There were a few counter-protesters that the marchers dealt with by chanting “We Choose Love” or “When They Go Low, We Go High” while moving around them.

It was impossible for us to get a real sense of scope. All we knew was that it was bigger than the protests that my mother-in-law had been to and at least comparable to Obama’s inauguration.

I felt the overall logistics–things like Metro service and signage and sound systems–were well handled, but the programming was not. The rally started at 10, and the march was supposed to start at either 1 or 1:30. The speeches didn’t end until maybe 3:30 or 4. At 1:45 the crowd was definitely ready to move, but we were encouraged by the speakers to stay put. Some of the programming at that time was important–in particular the Mother’s of the Movement–and it’s a shame that it wasn’t earlier. Most of the music was ill chosen for a protest, in that much of it wasn’t participatory. The difference between the logistics and the programming was striking. That said, there were many good speakers, in particular for me: Ashley Judd, Gloria Steinem, Michael Moore, and Sophie Cruz.

We spent most of the rally standing by the Air and Space Museum, next to the Planned Parenthood van.

The March itself was more like a shuffle for a lot of the time.

One of the moments I enjoyed was when we encountered someone with banjo or guitar playing “We shall not be moved.” I miss pub-sing. I miss harmonizing. I wish my generation was writing this genre of music.

Staying together during the march was non-trivial, but we did. I felt like about once a minute I had to check whether we were all together. No doubt not having my phone on me made me feel more vigilant.

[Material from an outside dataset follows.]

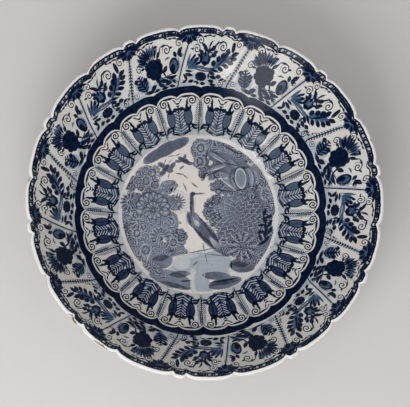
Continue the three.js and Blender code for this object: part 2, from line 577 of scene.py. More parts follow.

After the march we managed to get food at Fuel Pizza in DC, which was no small miracle. There was even seating upstairs. We spent a while there so that the crowds waiting to get on the Metro would die down. We were all hungry and exhausted. The Metro had no line when we finally used it.

At one of the more major stops, a group of marchers joined us. They led chants all the way to the end of the line.

This was my first protest. I don’t think it will be my last.